▶ THE REQUEST: Copy the listing below line for line, starting at its first line and ending with the line that has "METAL_FACE = SHEET_FAR + WASHER_THICKNESS" in it. Add nothing.

▶ PROVIDED MATERIAL:
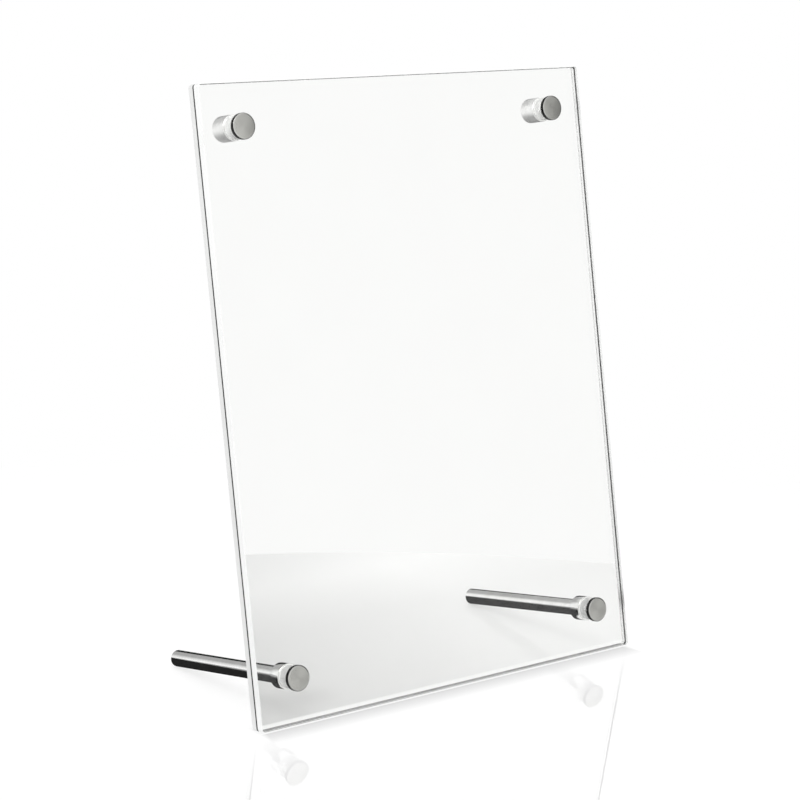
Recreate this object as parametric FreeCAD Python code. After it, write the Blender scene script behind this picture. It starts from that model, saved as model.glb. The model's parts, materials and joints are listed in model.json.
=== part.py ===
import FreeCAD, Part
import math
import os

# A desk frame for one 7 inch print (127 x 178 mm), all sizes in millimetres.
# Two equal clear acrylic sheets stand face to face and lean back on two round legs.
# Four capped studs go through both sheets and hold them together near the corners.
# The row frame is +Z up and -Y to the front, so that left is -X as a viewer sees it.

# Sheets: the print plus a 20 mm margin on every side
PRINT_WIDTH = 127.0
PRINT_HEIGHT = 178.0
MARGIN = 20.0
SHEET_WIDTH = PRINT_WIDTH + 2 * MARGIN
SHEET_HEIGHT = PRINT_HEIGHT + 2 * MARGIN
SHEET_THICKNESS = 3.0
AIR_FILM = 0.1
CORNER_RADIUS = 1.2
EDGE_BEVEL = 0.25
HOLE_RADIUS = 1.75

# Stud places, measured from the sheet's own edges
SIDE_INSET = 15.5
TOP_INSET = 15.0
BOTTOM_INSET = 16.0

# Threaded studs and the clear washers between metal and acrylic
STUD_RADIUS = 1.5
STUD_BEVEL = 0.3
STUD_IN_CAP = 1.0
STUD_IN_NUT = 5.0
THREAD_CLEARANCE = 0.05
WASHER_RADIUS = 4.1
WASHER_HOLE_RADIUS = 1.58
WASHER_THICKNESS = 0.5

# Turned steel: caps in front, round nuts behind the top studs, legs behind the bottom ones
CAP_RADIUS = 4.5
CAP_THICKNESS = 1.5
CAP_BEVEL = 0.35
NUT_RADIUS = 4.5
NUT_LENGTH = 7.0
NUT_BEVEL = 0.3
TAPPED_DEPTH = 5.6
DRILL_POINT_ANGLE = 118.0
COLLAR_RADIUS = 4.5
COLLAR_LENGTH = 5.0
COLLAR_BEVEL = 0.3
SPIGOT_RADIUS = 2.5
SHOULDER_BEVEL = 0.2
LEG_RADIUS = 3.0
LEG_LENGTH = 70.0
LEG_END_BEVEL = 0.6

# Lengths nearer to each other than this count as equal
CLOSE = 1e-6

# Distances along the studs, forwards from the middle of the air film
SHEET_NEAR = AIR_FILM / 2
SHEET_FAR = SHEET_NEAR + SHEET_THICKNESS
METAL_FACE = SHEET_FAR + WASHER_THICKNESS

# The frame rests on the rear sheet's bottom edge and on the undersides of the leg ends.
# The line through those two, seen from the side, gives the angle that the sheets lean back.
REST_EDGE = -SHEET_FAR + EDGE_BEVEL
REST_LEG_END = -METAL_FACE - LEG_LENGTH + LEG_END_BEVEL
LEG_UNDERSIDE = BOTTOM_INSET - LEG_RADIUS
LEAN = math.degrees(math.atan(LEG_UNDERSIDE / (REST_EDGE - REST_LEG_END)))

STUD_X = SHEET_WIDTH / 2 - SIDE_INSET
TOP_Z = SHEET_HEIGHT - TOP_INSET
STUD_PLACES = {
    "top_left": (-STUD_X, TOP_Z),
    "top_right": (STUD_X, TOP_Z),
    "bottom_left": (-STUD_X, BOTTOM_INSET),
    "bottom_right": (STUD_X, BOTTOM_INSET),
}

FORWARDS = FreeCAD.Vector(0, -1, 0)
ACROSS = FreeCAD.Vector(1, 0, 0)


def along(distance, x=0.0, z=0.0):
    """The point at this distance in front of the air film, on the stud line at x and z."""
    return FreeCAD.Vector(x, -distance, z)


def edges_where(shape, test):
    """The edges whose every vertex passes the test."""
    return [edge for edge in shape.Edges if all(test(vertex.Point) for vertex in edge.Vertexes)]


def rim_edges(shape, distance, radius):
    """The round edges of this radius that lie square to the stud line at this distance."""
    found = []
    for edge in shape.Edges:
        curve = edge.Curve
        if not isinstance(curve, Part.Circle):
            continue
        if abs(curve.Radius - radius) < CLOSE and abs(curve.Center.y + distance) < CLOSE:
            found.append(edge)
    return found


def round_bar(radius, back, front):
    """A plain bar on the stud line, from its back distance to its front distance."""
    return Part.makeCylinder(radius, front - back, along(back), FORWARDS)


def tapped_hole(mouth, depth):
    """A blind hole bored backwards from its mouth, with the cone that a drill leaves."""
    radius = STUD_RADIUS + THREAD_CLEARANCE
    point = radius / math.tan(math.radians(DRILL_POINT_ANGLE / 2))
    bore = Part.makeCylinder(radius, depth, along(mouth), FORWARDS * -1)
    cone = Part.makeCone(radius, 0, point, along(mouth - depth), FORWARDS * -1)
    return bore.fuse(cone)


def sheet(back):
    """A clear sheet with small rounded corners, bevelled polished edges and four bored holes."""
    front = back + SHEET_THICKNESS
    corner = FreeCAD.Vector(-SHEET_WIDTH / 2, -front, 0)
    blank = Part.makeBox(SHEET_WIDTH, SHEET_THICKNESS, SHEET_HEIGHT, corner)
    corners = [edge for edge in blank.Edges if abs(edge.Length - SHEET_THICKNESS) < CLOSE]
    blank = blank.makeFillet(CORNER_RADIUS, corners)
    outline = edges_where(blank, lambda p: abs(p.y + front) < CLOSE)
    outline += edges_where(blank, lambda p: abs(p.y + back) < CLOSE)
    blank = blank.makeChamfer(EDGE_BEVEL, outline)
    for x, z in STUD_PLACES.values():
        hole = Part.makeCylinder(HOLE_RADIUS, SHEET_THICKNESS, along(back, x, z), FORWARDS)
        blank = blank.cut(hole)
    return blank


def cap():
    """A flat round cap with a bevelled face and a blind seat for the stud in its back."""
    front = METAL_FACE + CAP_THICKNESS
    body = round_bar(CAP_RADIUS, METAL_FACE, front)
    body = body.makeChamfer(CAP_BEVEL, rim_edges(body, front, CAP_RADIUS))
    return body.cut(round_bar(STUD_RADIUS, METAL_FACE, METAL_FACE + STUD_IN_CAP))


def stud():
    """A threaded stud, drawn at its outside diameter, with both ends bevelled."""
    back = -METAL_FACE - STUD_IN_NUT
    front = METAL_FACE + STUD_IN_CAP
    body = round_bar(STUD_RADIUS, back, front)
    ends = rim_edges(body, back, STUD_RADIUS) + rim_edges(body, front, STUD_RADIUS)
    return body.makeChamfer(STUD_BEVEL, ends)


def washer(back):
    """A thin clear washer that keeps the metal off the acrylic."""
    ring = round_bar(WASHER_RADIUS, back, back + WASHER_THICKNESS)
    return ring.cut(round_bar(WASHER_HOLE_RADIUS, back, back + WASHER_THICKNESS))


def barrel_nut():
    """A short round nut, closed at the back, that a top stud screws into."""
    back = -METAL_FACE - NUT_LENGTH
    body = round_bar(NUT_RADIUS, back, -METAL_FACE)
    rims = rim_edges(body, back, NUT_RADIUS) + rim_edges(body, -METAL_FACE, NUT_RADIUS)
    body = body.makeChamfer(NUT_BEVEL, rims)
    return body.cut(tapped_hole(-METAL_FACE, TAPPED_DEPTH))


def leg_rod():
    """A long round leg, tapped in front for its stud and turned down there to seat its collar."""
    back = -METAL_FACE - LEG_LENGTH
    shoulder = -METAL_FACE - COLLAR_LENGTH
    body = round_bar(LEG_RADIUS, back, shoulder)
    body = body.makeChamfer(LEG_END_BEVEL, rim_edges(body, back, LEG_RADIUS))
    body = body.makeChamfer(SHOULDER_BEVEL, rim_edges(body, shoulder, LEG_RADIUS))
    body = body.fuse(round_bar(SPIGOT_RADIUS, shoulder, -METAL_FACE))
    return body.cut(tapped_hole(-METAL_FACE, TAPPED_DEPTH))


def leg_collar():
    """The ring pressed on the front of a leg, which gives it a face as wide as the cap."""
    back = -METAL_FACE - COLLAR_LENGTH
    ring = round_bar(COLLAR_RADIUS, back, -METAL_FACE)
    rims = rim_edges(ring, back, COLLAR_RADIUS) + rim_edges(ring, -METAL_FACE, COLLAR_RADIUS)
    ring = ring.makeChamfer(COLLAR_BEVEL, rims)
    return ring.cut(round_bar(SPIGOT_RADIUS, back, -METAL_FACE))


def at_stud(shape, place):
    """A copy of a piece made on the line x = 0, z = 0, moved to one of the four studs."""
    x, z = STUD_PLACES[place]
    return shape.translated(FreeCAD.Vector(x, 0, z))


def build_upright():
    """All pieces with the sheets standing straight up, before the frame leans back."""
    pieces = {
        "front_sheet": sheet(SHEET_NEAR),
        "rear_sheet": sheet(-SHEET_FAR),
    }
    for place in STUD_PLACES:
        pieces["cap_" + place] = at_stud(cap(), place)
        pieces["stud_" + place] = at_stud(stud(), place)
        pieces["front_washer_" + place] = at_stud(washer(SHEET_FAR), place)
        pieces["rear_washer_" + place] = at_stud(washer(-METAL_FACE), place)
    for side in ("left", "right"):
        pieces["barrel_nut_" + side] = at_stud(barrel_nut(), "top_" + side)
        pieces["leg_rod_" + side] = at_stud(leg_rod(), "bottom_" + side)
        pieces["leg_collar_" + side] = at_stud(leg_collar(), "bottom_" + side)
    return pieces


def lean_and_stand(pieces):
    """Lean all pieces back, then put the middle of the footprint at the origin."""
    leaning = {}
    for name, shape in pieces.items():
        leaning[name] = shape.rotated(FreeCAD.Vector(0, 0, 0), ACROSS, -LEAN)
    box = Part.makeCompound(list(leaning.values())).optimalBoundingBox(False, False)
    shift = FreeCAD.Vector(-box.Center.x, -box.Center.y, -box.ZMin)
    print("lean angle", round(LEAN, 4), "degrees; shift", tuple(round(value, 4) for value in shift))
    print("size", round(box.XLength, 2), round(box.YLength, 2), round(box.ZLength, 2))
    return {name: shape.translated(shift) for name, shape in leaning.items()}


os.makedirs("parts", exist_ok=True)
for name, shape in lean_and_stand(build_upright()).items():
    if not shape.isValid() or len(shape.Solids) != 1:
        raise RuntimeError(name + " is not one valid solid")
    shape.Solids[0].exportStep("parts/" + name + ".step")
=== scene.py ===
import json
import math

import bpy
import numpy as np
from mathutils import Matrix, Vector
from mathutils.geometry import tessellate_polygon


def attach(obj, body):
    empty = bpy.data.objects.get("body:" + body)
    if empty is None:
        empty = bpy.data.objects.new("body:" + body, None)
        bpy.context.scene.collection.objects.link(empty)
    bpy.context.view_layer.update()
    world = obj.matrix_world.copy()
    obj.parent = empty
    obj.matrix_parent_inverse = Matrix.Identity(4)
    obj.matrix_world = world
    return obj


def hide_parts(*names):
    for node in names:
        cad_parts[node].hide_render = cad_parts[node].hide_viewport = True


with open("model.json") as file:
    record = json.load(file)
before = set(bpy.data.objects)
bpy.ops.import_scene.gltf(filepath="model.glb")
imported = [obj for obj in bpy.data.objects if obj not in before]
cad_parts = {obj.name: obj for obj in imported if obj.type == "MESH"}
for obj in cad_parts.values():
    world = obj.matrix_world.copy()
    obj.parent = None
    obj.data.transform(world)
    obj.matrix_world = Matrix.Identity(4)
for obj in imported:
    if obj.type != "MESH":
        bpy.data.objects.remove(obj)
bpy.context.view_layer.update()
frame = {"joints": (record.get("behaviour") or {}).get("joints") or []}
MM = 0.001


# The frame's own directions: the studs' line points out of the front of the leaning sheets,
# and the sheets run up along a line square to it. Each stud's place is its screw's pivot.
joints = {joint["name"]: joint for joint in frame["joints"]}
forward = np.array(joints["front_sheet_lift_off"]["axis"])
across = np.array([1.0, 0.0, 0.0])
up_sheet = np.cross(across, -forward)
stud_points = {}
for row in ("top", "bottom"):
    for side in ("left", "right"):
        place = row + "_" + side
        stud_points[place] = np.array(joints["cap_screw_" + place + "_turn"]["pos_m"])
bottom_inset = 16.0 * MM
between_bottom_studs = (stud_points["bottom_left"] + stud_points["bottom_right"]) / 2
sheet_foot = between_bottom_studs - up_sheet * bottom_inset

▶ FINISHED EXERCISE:
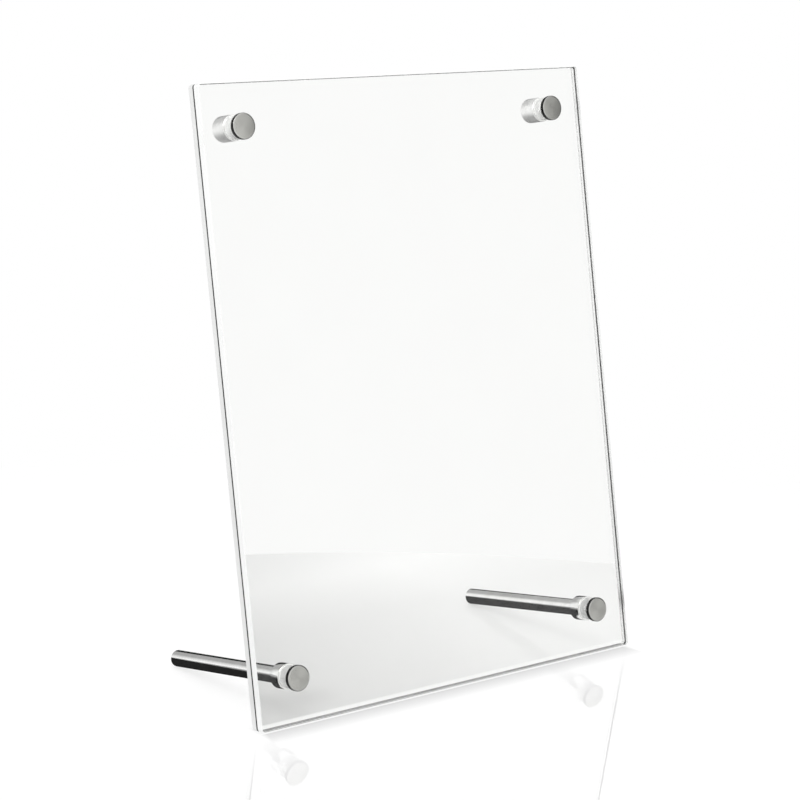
Recreate this object as parametric FreeCAD Python code. After it, write the Blender scene script behind this picture. It starts from that model, saved as model.glb. The model's parts, materials and joints are listed in model.json.
=== part.py ===
import FreeCAD, Part
import math
import os

# A desk frame for one 7 inch print (127 x 178 mm), all sizes in millimetres.
# Two equal clear acrylic sheets stand face to face and lean back on two round legs.
# Four capped studs go through both sheets and hold them together near the corners.
# The row frame is +Z up and -Y to the front, so that left is -X as a viewer sees it.

# Sheets: the print plus a 20 mm margin on every side
PRINT_WIDTH = 127.0
PRINT_HEIGHT = 178.0
MARGIN = 20.0
SHEET_WIDTH = PRINT_WIDTH + 2 * MARGIN
SHEET_HEIGHT = PRINT_HEIGHT + 2 * MARGIN
SHEET_THICKNESS = 3.0
AIR_FILM = 0.1
CORNER_RADIUS = 1.2
EDGE_BEVEL = 0.25
HOLE_RADIUS = 1.75

# Stud places, measured from the sheet's own edges
SIDE_INSET = 15.5
TOP_INSET = 15.0
BOTTOM_INSET = 16.0

# Threaded studs and the clear washers between metal and acrylic
STUD_RADIUS = 1.5
STUD_BEVEL = 0.3
STUD_IN_CAP = 1.0
STUD_IN_NUT = 5.0
THREAD_CLEARANCE = 0.05
WASHER_RADIUS = 4.1
WASHER_HOLE_RADIUS = 1.58
WASHER_THICKNESS = 0.5

# Turned steel: caps in front, round nuts behind the top studs, legs behind the bottom ones
CAP_RADIUS = 4.5
CAP_THICKNESS = 1.5
CAP_BEVEL = 0.35
NUT_RADIUS = 4.5
NUT_LENGTH = 7.0
NUT_BEVEL = 0.3
TAPPED_DEPTH = 5.6
DRILL_POINT_ANGLE = 118.0
COLLAR_RADIUS = 4.5
COLLAR_LENGTH = 5.0
COLLAR_BEVEL = 0.3
SPIGOT_RADIUS = 2.5
SHOULDER_BEVEL = 0.2
LEG_RADIUS = 3.0
LEG_LENGTH = 70.0
LEG_END_BEVEL = 0.6

# Lengths nearer to each other than this count as equal
CLOSE = 1e-6

# Distances along the studs, forwards from the middle of the air film
SHEET_NEAR = AIR_FILM / 2
SHEET_FAR = SHEET_NEAR + SHEET_THICKNESS
METAL_FACE = SHEET_FAR + WASHER_THICKNESS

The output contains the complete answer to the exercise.